Luke 22. 39- 53 Taken from The Message
Leaving there, he went, as he so often did, to Mount Olives. The disciples followed him. When they arrived at the place, he said, “Pray that you don’t give in to temptation.” He pulled away from them about a stone’s throw, knelt down, and prayed, “Father, remove this cup from me. But please, not what I want. What do you want?” At once an angel from heaven was at his side, strengthening him. He prayed on all the harder. Sweat, wrung from him like drops of blood, poured off his face. He got up from prayer, went back to the disciples and found them asleep, drugged by grief. He said, “What business do you have sleeping? Get up. Pray so you won’t give in to temptation.” No sooner were the words out of his mouth than a crowd showed up, Judas, the one from the Twelve, in the lead. He came right up to Jesus to kiss him. Jesus said, “Judas, you would betray the Son of Man with a kiss?” When those with him saw what was happening, they said, “Master, shall we fight?” One of them took a swing at the Chief Priest’s servant and cut off his right ear.
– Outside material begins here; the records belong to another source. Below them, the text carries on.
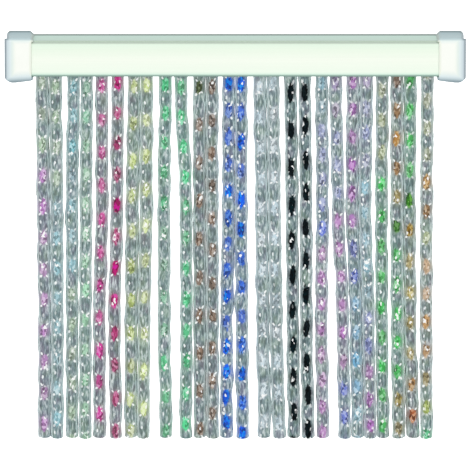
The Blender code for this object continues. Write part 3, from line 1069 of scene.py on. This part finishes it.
def make_foil_knots(index, row, shapes, material, chance):
    """All the foil knots of one strand, as one mesh."""
    colours = colours_of(index)
    all_points, all_faces, tones = [], [], []
    first = 0
    for number in range(last_pitch(row) + 1):
        drop = drop_of(row, float(number))
        if drop > STRAND_LENGTH + FOIL_HALF_LENGTH * MM:
            continue
        points, faces = shapes[chance.integers(len(shapes))]
        turn = chance.uniform(0, 2 * math.pi)
        length = chance.uniform(*FOIL_LENGTHS)
        width = chance.uniform(*FOIL_WIDTHS) * swell_at(index, float(number))
        lean = np.radians(chance.uniform(*FOIL_LEANS))
        x = (points[:, 0] * math.cos(turn) - points[:, 1] * math.sin(turn)) * width
        y = (points[:, 0] * math.sin(turn) + points[:, 1] * math.cos(turn)) * width
        z = points[:, 2] * length
        x = x + z * math.tan(lean)
        across, away = strand_middle(index, row, drop - z * MM)
        all_points.append(np.column_stack((
            across + x * MM, away + y * MM, RAIL_BOTTOM - drop + z * MM)))
        all_faces += [tuple(corner + first for corner in face) for face in faces]
        first += len(points)
        colour = np.array(colours[min(number, len(colours) - 1)])
        for face in faces:
            # Each face takes a painted shade or highlight of the knot's colour
            tone = chance.choice(FOIL_FACE_SHADING)
            shade = colour * (1 + min(tone, 0)) + (1 - colour) * max(tone, 0)
            tones += [(*shade, 1)] * len(face)
    piece = add_mesh(f"foil_knots_{index + 1:02d}", np.concatenate(all_points), all_faces)
    set_attribute(piece.data, "foil", "FLOAT_COLOR", "CORNER", np.array(tones))
    piece.data.materials.append(material)
    weld_and_cut(piece, FOIL_TOP, FOIL_END)
    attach(piece, "root")
    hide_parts("strands")


def make_strands():
    chance = np.random.default_rng(CHANCE_START)
    shapes = {"tape": model_tape(), "core": model_core()}
    foils = [model_foil(seed) for seed in range(1, FOIL_SHAPES + 1)]
    materials = {"tape": braided_pvc("braided_pvc", TAPE_SHINE), "core": clear_core()}
    over_black = {"tape": braided_pvc("braided_pvc_over_black", TAPE_SHINE_OVER_BLACK),
                  "core": materials["core"]}
    foil = crumpled_foil()
    for index, row in enumerate(STRANDS):
        chosen = over_black if first_colour(index) == "black" else materials
        make_strand(index, row, shapes, chosen, chance)
        make_foil_knots(index, row, foils, foil, chance)


def finish_cad_node(name, material):
    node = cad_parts[name]
    for slot in node.material_slots:
        slot.material = material


def make_carrier_strip():
    """The flat strip inside the rail that the strands hang from."""
    clear_selection()
    low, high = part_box("strands")
    width = rail_high.y - rail_low.y - 2 * STRIP_SIDE_GAP
    bpy.ops.mesh.primitive_cube_add(size=1, location=(0, RAIL_MIDDLE, high.z - STRIP_THICKNESS / 2),
                                    scale=(high.x - low.x, width, STRIP_THICKNESS))
    strip = bpy.context.object
    strip.name = "carrier_strip"
    place_in_mesh(strip)
    bpy.ops.object.mode_set(mode="EDIT")
    bpy.ops.mesh.select_all(action="SELECT")
    bpy.ops.mesh.bevel(offset=STRIP_BEVEL, segments=2, affect="EDGES")
    bpy.ops.object.mode_set(mode="OBJECT")
    strip.data.materials.append(clear_core())
    bpy.ops.object.shade_smooth_by_angle(angle=STRIP_SMOOTHING)
    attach(strip, "root")
    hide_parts("strands")


# The studio

def make_floor():
    clear_selection()
    bpy.ops.mesh.primitive_plane_add(size=FLOOR_SIZE, location=(0, 0, FLOOR_HEIGHT))
    floor = bpy.context.object
    floor.name = "floor"
    material, _, shader = new_material("floor_white")
    shader.inputs["Base Color"].default_value = grey(FLOOR_GREY)
    shader.inputs["Emission Color"].default_value = grey(1)
    shader.inputs["Emission Strength"].default_value = 1.0
    floor.data.materials.append(material)
    floor.visible_diffuse = False
    floor.visible_glossy = False
    floor.visible_transmission = False


def make_world():
    """Soft light that is brightest in front, dimmer above, and dark at the sides and behind."""
    world = bpy.data.worlds.new("studio")
    bpy.context.scene.world = world
    world.use_nodes = True
    tree = world.node_tree
    tree.nodes.clear()
    way = add_node(tree, "ShaderNodeTexCoord").outputs["Generated"]
    axes = parts_of(tree, way)
    front = math_node(tree, "MULTIPLY", axes["Y"], -1.0, clamp=True)
    front = math_node(tree, "POWER", front, 2.0)
    above = math_node(tree, "MAXIMUM", axes["Z"], 0.0)
    front_light = mix_colour(tree, front, grey(LIGHT_AROUND), LIGHT_IN_FRONT)
    above_light = mix_colour(tree, above, grey(0.0), LIGHT_ABOVE)
    light = mix_colour(tree, 1.0, front_light, above_light, "ADD")
    sight = add_node(tree, "ShaderNodeLightPath").outputs["Is Camera Ray"]
    seen = mix_colour(tree, sight, light, grey(1.0))
    background = add_node(tree, "ShaderNodeBackground", {"Color": seen, "Strength": 1.0})
    output = add_node(tree, "ShaderNodeOutputWorld")
    tree.links.new(background.outputs["Background"], output.inputs["Surface"])


def make_lamp(name, place, power):
    """A soft square lamp that faces the middle of the curtain."""
    light = bpy.data.lights.new(name, "AREA")
    light.size = LAMP_SIZE
    light.energy = power
    lamp = bpy.data.objects.new(name, light)
    lamp.location = place
    aim = CAMERA_AIM - Vector(place)
    lamp.rotation_euler = aim.to_track_quat("-Z", "Y").to_euler()
    bpy.context.scene.collection.objects.link(lamp)


def make_camera():
    data = bpy.data.cameras.new("camera")
    data.lens = CAMERA_LENS
    data.sensor_width = CAMERA_SENSOR
    data.clip_start, data.clip_end = CAMERA_RANGE
    camera = bpy.data.objects.new("camera", data)
    distance = PHOTO_WIDTH * CAMERA_LENS / CAMERA_SENSOR
    backward = Vector((0, -math.cos(CAMERA_TILT), math.sin(CAMERA_TILT)))
    camera.location = CAMERA_AIM + distance * backward
    camera.rotation_euler = (math.radians(90) - CAMERA_TILT, 0, 0)
    bpy.context.scene.collection.objects.link(camera)
    bpy.context.scene.camera = camera


def make_studio():
    make_floor()
    make_world()
    for name, place, power in LAMPS:
        make_lamp(name, place, power)
    make_camera()
    view = bpy.context.scene.view_settings
    view.view_transform = "Standard"
    view.look = "None"


finish_cad_node("rail", rail_plastic())
cap_finish = cap_plastic()
finish_cad_node("end_cap_left", cap_finish)
finish_cad_node("end_cap_right", cap_finish)
make_carrier_strip()
make_strands()
make_studio()
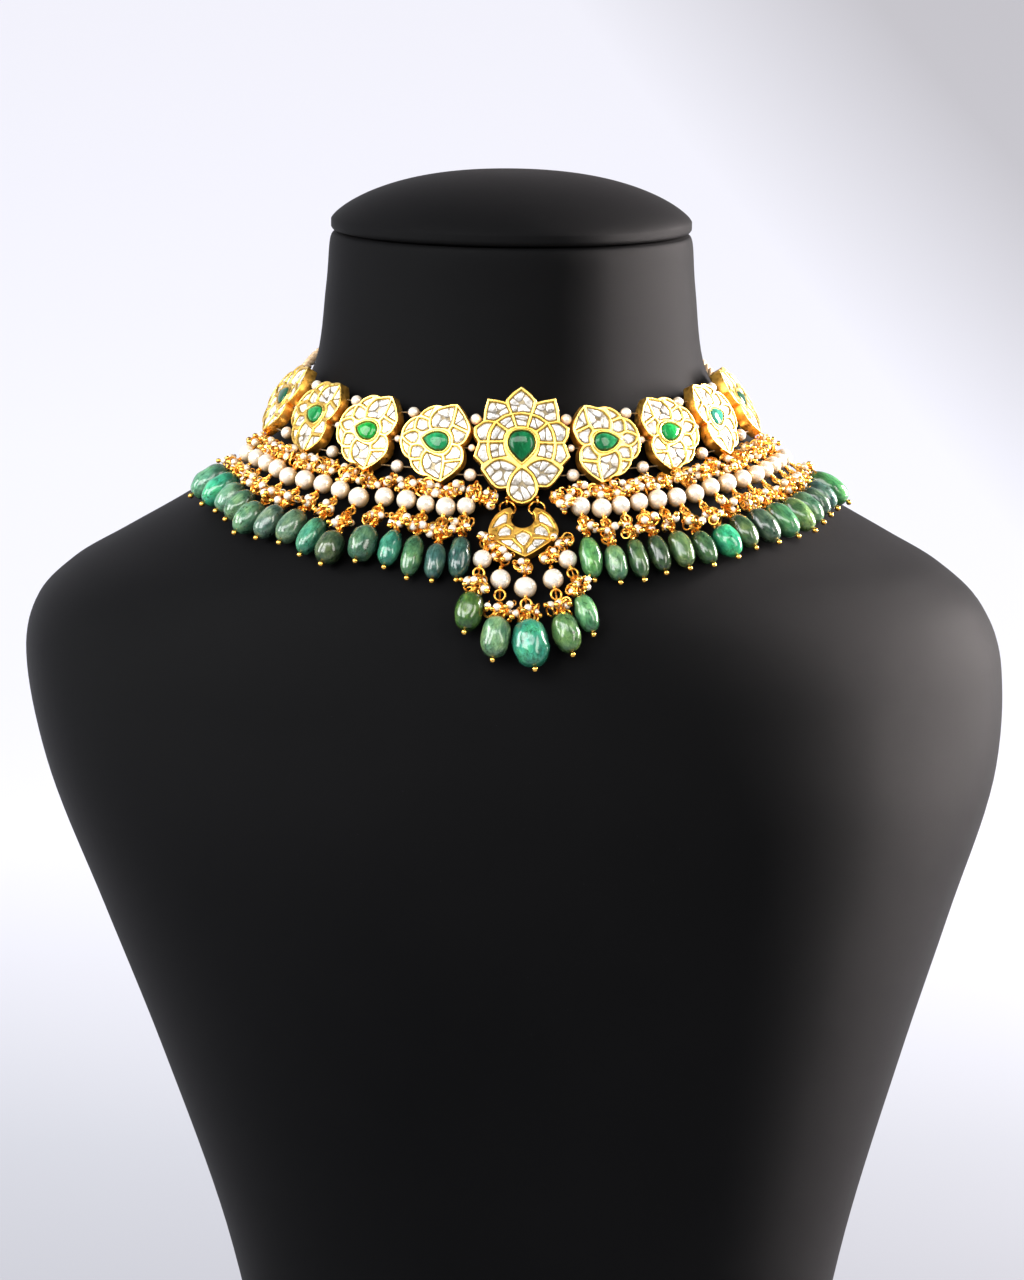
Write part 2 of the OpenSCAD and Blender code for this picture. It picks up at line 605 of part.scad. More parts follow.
function crescent_outline() =
    let (arc = [for (a = [crescent_arc_end : -12.5 : -90]) crescent_arc_r * [cos(a), sin(a)]])
    concat(
        CRESCENT_HALF,
        [[3.7, 3.4]],
        arc,
        [for (i = [len(arc) - 2 : -1 : 0]) [-arc[i][0], arc[i][1]]],
        [[-3.7, 3.4]],
        [for (i = [len(CRESCENT_HALF) - 1 : -1 : 1]) [-CRESCENT_HALF[i][0], CRESCENT_HALF[i][1]]]
    );

module crescent_setting() {
    color(gold) {
        on_crescent() difference() {
            translate([0, 0, -crescent_t]) linear_extrude(crescent_t) polygon(crescent_outline());
            for (cell = crescent_cells())
                translate([0, 0, -cell_depth]) linear_extrude(2) polygon(inset(cell, rib_half));
        }
        for (s = [LEFT, RIGHT]) {
            hung = flower_point(RIGHT, 0, [s * center_eyelet[0], center_eyelet[1], -plate_t / 2]);
            horn = crescent_point([s * 4.1, 2.3, -crescent_t / 2]);
            link_ring(hung, horn, eyelet_wire);
        }
    }
}

module polki_crescent() {
    on_crescent() polki(crescent_cells());
}

function pendant_upper(drop) = crescent_point([drop[0][0], drop[0][1], -1.1]);
function pendant_lower(drop) = over_skin(drop[1], drop[2], pendant_lift);
function pendant_bead(drop) = over_skin(drop[3], drop[4], drop[6] / 2 + bead_gap);

module pendant_pearls() {
    for (drop = PENDANT_DROPS) {
        u = pendant_upper(drop);
        l = pendant_lower(drop);
        pearl((u + l) / 2, l - u, drop[5]);
    }
}

module pendant_emerald(i) {
    drop = PENDANT_DROPS[i];
    b = pendant_bead(drop);
    bead(b, b - pendant_lower(drop), drop[6], drop[7]);
}

module pendant_links() {
    color(gold) {
        for (row = [[for (drop = PENDANT_DROPS) pendant_upper(drop)],
                [for (drop = PENDANT_DROPS) pendant_lower(drop)]])
            tube(smooth_route(stretched(row, 0.2), 11), pendant_links_d, 8);
        for (drop = PENDANT_DROPS) {
            l = pendant_lower(drop);
            tip = ball_point(l, pendant_bead(drop), drop[7]);
            rod(pendant_upper(drop), l, pin_d);
            rod(l, tip, pin_d);
            translate(tip) sphere(d = ball_d, $fn = 32);
        }
    }
}

// Neck cord and clasp
function cord_half(side) = concat(
    [for (u = cord_starts) flower_point(side, 4,
        ferrule_root + u * [cos(ferrule_turn), -sin(ferrule_turn), 0])],
    [for (p = CORD_ROUTE) polar(side * p[0], p[1], ring_z + p[2])]
);
function cord_points() =
    let (right = cord_half(RIGHT), left = cord_half(LEFT), n = len(right))
    concat(right, [for (i = [n - 2 : -1 : 0]) left[i]]);

module neck_cord() {
    points = cord_points();
    color(cord_gold) tube(smooth_route(points, 2 * (len(points) - 1)), cord_d, 8);
}

module cord_clasp() {
    back = CORD_ROUTE[len(CORD_ROUTE) - 1];
    color(gold) aimed(polar(back[0], back[1], ring_z + back[2]), [1, 0, 0]) difference() {
        cylinder(h = clasp_l, d = cord_d + 3.4, center = true, $fn = round_fn);
        cylinder(h = clasp_l + 1, d = cord_d + 1.4, center = true, $fn = round_fn);
    }
}

neck_bust();
bust_cap();
setting_center();
side_setting(LEFT, 1);  // setting_l1
side_setting(LEFT, 2);  // setting_l2
side_setting(LEFT, 3);  // setting_l3
side_setting(LEFT, 4);  // setting_l4
side_setting(RIGHT, 1);  // setting_r1
side_setting(RIGHT, 2);  // setting_r2
side_setting(RIGHT, 3);  // setting_r3
side_setting(RIGHT, 4);  // setting_r4
crescent_setting();
polki_center();
side_polki(LEFT, 1);  // polki_l1
side_polki(LEFT, 2);  // polki_l2
side_polki(LEFT, 3);  // polki_l3
side_polki(LEFT, 4);  // polki_l4
side_polki(RIGHT, 1);  // polki_r1
side_polki(RIGHT, 2);  // polki_r2
side_polki(RIGHT, 3);  // polki_r3
side_polki(RIGHT, 4);  // polki_r4
polki_crescent();
emerald_center();
side_emerald(LEFT, 1);  // emerald_l1
side_emerald(LEFT, 2);  // emerald_l2
side_emerald(LEFT, 3);  // emerald_l3
side_emerald(LEFT, 4);  // emerald_l4
side_emerald(RIGHT, 1);  // emerald_r1
side_emerald(RIGHT, 2);  // emerald_r2
side_emerald(RIGHT, 3);  // emerald_r3
side_emerald(RIGHT, 4);  // emerald_r4
spacer_pearls();
row_threads();
fringe_pearls(LEFT, LEFT_DROPS);  // fringe_pearls_left
fringe_pearls(RIGHT, RIGHT_DROPS);  // fringe_pearls_right
fringe_emeralds(LEFT, LEFT_DROPS);  // fringe_emeralds_left
fringe_emeralds(RIGHT, RIGHT_DROPS);  // fringe_emeralds_right
fringe_links(LEFT, LEFT_DROPS);  // fringe_links_left
fringe_links(RIGHT, RIGHT_DROPS);  // fringe_links_right
pendant_pearls();
pendant_links();
pendant_emerald(0);  // pendant_emerald_1
pendant_emerald(1);  // pendant_emerald_2
pendant_emerald(2);  // pendant_emerald_3
pendant_emerald(3);  // pendant_emerald_4
pendant_emerald(4);  // pendant_emerald_5
neck_cord();
cord_clasp();
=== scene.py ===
# Looks of the polki choker on its neck bust
import math
import random

import bpy
import numpy as np
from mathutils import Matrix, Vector
from mathutils.geometry import delaunay_2d_cdt


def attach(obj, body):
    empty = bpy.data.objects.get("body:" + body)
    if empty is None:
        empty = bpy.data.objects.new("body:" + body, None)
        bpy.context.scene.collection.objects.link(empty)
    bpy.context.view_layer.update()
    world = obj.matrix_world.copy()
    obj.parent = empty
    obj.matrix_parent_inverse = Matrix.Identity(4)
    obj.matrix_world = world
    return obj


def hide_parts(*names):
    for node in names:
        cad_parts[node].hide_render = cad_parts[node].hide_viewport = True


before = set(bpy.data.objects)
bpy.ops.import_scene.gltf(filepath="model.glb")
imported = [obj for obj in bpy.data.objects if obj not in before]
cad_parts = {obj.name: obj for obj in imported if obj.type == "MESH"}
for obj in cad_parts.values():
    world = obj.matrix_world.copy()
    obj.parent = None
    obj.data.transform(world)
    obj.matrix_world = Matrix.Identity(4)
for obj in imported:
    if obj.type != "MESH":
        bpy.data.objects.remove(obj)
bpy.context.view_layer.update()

# Sizes repeated from part.scad, in millimetres
MM = 0.001
RIM_H = 362.0
NECK_R = 54.2
HALF_SHOULDER = 147.0
CAP_EDGE = 3.3
CAP_RISE = 14.7
CAP_ROUND = (2.4, 0.75)
PIECE_GAP = 0.12
RING_R = 70.0
RING_Z = RIM_H - 55.4
RING_RISE = 10.2
LEAN_FRONT = 20.0
LEAN_SIDE = 18.0
FIRST_STEP = 20.6
SIDE_STEP = 18.5
FLOWER_TURN = 3.0
PLATE_T = 3.4
PIN_D = 0.6
BALL_D = 1.7
DRILL_D = 0.9
BEAD_GAP = 0.4
CRESCENT_R = 79.8
CRESCENT_Z = RIM_H - 75.1
CRESCENT_LEAN = 43.0
CRESCENT_T = 3.2
CORD_D = 3.0
CLASP_L = 12.0
LEFT, RIGHT = -1, 1

# Bust sections: drop below the rim, half width, front depth, back depth, squareness, shift
BUST_ROWS = [
    [RIM_H, 0.56 * HALF_SHOULDER, 66, 58, 2.5, 12],
    [302, 0.648 * HALF_SHOULDER, 84, 60, 2.5, 10.6],
    [247, 0.765 * HALF_SHOULDER, 98, 62, 2.45, 8.6],
    [202, 0.873 * HALF_SHOULDER, 107.5, 63, 2.4, 6.7],
    [162, 0.97 * HALF_SHOULDER, 110.5, 64, 2.35, 5],
    [130, HALF_SHOULDER, 106.5, 64, 2.3, 2.4],
    [112, 0.972 * HALF_SHOULDER, 101.5, 63, 2.25, 0.8],
    [100, 0.894 * HALF_SHOULDER, 95.4, 62, 2.2, 0],
    [90.5, 0.785 * HALF_SHOULDER, 88.4, 61, 2.12, 0],
    [80, 0.66 * HALF_SHOULDER, 78.9, 60.5, 2.06, 0],
    [70, 82, 69.8, 60, 2.03, 0],
    [57, 69.5, 64.2, 59, 2, 0],
    [40.5, 58.6, 58.2, 57.2, 2, 0],
    [17, NECK_R + 1.1, NECK_R + 0.8, NECK_R + 0.6, 2, 0],
    [3, NECK_R, NECK_R, NECK_R, 2, 0],
    [0.4, NECK_R - 1.6, NECK_R - 1.6, NECK_R - 1.6, 2, 0],
]
# The rows between which the chest under the necklace lies, and the steps that find a point on it
CHEST_ROWS = (5.0, 13.0)
SKIN_STEPS = 14
# The rounded lower hem: size and height
HEM = [(0.9, 0.0), (0.985, 0.0), (0.996, 0.5), (1.0, 1.6)]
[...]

Jesus said, “Let them be. Even in this.” Then, touching the servant’s ear, he healed him. Jesus spoke to those who had come—high priests, Temple police, religion leaders: “What is this, jumping me with swords and clubs as if I were a dangerous criminal? Day after day I’ve been with you in the Temple and you’ve not so much as lifted a hand against me. But do it your way—it’s a dark night, a dark hour.”